GIVEN PROBLEM: Copy out the line that contains "Reconstruct the object", the line that contains "rests on z = 0.", and every line between them, exactly, and nothing else.
* Start SUPPLIED MATERIAL *
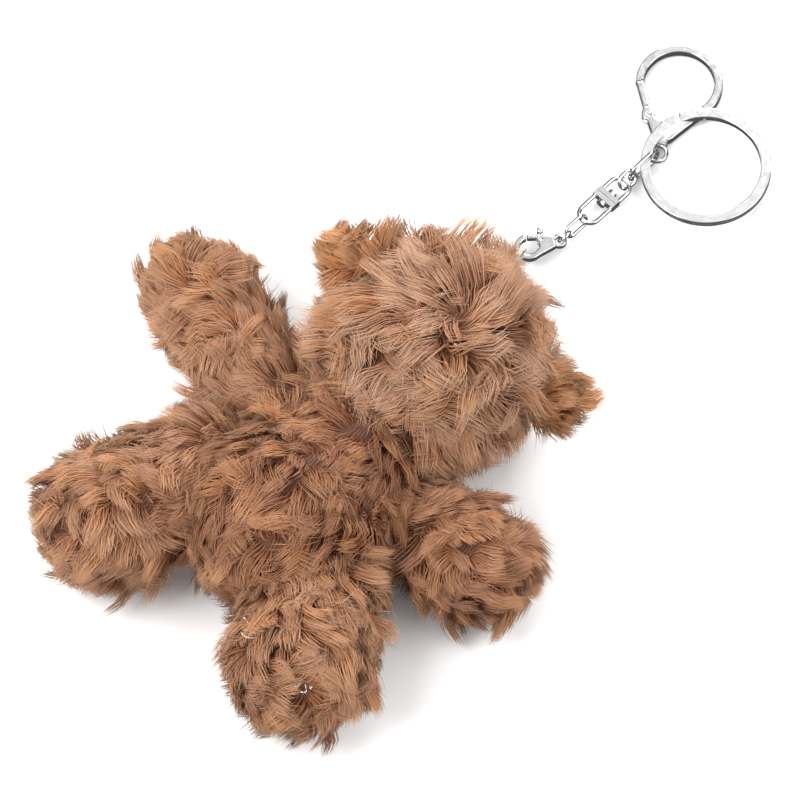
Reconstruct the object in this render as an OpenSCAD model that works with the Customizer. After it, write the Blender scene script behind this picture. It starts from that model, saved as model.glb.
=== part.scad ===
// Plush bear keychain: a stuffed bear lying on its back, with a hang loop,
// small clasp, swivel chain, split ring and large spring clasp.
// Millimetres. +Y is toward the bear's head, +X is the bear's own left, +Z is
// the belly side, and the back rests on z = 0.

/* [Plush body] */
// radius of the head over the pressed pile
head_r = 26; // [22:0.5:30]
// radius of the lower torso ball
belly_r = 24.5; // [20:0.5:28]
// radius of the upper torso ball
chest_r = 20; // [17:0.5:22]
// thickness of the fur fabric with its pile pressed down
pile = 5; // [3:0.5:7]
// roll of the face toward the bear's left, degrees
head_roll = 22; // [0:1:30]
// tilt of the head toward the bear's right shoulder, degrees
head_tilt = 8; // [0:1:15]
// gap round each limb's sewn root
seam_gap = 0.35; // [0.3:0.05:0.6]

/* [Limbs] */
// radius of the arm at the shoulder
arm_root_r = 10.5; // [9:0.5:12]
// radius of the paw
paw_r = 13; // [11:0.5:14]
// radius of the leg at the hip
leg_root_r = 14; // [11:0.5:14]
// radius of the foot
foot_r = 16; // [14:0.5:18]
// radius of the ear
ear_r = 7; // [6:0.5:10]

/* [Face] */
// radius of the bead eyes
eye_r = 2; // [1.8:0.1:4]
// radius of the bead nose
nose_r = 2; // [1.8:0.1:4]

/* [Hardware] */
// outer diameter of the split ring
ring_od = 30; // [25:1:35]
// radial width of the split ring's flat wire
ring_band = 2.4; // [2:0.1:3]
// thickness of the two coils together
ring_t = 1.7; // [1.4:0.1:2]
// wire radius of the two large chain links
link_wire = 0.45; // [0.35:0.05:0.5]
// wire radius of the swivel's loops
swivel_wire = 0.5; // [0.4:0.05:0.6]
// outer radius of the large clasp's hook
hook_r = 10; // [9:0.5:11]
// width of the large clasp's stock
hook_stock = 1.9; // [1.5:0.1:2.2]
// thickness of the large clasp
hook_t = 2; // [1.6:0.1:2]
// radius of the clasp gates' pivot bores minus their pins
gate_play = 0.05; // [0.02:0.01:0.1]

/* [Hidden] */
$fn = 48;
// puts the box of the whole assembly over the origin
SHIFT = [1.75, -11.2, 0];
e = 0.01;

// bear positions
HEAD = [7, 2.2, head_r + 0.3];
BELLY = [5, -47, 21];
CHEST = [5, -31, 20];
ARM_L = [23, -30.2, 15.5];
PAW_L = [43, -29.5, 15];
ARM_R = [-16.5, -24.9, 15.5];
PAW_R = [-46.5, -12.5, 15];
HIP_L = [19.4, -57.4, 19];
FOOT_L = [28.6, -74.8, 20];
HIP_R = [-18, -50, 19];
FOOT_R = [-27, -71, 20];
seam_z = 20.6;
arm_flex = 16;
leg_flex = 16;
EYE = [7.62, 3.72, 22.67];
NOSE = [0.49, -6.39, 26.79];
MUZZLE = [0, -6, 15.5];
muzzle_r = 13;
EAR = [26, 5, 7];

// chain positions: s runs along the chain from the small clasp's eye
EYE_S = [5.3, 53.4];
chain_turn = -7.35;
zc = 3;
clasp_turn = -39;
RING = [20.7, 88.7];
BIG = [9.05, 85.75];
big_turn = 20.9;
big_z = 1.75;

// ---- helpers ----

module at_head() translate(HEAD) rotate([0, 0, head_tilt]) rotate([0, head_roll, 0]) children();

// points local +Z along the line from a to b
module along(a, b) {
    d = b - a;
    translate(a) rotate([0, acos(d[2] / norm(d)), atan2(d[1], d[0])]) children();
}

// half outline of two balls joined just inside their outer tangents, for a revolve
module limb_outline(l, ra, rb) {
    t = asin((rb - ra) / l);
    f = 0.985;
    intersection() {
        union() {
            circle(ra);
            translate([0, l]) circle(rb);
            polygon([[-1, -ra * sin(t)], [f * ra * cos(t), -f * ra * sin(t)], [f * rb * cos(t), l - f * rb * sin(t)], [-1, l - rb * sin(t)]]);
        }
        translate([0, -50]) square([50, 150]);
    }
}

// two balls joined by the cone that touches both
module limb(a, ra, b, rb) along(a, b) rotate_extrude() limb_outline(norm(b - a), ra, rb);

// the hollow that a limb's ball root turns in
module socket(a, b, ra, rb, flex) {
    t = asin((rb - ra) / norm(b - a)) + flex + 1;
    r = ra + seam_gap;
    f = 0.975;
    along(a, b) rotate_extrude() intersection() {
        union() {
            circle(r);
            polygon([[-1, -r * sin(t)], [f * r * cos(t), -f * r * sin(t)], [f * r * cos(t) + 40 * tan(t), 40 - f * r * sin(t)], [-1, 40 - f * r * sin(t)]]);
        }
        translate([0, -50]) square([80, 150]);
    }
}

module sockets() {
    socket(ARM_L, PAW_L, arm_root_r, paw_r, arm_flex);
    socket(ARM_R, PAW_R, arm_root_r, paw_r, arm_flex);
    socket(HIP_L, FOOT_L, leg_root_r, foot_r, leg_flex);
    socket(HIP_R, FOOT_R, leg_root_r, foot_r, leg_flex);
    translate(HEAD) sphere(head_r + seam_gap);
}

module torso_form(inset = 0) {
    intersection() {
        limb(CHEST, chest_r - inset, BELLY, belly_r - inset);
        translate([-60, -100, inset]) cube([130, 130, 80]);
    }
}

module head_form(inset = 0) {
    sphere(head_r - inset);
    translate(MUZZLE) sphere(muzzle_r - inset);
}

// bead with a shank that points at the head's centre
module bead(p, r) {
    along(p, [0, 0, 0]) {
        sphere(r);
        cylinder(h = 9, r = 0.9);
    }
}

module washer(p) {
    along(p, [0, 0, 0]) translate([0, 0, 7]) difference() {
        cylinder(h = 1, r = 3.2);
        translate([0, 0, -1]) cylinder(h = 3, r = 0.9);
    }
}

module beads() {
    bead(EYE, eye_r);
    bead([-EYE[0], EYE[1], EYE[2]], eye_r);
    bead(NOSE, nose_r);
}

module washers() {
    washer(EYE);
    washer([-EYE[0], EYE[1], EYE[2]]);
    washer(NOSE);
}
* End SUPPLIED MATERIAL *
* Start SUPPLIED MATERIAL *
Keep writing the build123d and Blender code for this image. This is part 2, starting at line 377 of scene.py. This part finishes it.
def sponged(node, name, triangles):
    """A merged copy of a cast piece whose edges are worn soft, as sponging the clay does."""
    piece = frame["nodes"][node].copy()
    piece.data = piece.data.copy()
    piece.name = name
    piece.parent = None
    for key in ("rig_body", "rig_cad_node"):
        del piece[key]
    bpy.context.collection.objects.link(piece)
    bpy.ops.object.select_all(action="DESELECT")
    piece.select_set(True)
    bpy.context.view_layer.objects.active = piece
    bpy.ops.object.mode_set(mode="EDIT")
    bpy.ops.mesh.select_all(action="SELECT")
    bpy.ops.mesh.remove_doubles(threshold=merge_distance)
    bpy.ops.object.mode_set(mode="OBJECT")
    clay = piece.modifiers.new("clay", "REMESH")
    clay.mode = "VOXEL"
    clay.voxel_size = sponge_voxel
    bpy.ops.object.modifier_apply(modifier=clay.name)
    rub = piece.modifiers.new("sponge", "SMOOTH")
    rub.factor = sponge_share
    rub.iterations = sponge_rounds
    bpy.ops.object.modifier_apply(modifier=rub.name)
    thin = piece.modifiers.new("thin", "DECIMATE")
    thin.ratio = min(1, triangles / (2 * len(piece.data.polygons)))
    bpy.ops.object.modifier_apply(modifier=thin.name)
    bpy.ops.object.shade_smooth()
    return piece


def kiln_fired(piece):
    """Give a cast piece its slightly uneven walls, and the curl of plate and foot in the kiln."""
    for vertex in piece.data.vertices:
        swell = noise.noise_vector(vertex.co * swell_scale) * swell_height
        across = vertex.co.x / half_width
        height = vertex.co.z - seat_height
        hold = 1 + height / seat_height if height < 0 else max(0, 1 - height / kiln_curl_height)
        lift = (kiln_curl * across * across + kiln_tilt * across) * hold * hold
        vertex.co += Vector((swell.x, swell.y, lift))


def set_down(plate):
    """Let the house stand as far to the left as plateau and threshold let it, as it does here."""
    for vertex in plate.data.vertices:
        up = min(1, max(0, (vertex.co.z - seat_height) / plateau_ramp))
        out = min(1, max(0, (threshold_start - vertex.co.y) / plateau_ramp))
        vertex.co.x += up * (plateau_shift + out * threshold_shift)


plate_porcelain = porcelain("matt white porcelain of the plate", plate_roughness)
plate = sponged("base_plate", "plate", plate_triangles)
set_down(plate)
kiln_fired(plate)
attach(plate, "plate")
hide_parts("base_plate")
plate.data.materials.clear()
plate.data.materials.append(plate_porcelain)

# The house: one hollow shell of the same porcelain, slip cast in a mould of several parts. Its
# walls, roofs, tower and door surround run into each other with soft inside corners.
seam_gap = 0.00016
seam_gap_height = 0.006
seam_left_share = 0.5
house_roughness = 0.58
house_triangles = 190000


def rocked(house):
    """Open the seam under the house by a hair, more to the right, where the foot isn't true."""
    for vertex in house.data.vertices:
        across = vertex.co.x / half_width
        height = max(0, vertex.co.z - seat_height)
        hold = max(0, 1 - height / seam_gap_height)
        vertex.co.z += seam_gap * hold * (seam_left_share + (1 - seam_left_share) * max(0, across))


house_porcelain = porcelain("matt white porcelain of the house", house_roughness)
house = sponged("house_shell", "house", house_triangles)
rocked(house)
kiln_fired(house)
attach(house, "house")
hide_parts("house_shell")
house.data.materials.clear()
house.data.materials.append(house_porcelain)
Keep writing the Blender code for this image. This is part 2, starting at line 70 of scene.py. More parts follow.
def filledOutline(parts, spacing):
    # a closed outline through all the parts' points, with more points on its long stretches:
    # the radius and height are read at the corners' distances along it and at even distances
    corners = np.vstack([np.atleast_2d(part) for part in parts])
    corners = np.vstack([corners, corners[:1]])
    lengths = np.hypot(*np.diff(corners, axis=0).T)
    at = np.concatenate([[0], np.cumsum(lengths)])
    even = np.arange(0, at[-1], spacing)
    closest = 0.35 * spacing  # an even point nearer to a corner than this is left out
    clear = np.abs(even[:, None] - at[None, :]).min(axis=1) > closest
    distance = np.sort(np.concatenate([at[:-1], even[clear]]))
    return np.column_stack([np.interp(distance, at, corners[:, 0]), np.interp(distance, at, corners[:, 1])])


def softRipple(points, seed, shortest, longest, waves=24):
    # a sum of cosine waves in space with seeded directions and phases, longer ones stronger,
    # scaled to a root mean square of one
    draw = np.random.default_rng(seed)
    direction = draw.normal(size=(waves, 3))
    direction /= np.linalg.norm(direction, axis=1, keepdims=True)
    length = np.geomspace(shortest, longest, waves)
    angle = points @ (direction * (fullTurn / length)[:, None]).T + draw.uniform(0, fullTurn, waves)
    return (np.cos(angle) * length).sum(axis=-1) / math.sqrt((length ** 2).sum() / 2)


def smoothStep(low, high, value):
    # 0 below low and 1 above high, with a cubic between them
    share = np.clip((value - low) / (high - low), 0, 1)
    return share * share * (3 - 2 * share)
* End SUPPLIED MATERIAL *
* Start SUPPLIED MATERIAL *
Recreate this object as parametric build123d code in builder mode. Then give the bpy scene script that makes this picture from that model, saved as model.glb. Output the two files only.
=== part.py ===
* End SUPPLIED MATERIAL *
FULL RESPONSE:
Reconstruct the object in this render as an OpenSCAD model that works with the Customizer. After it, write the Blender scene script behind this picture. It starts from that model, saved as model.glb.
=== part.scad ===
// Plush bear keychain: a stuffed bear lying on its back, with a hang loop,
// small clasp, swivel chain, split ring and large spring clasp.
// Millimetres. +Y is toward the bear's head, +X is the bear's own left, +Z is
// the belly side, and the back rests on z = 0.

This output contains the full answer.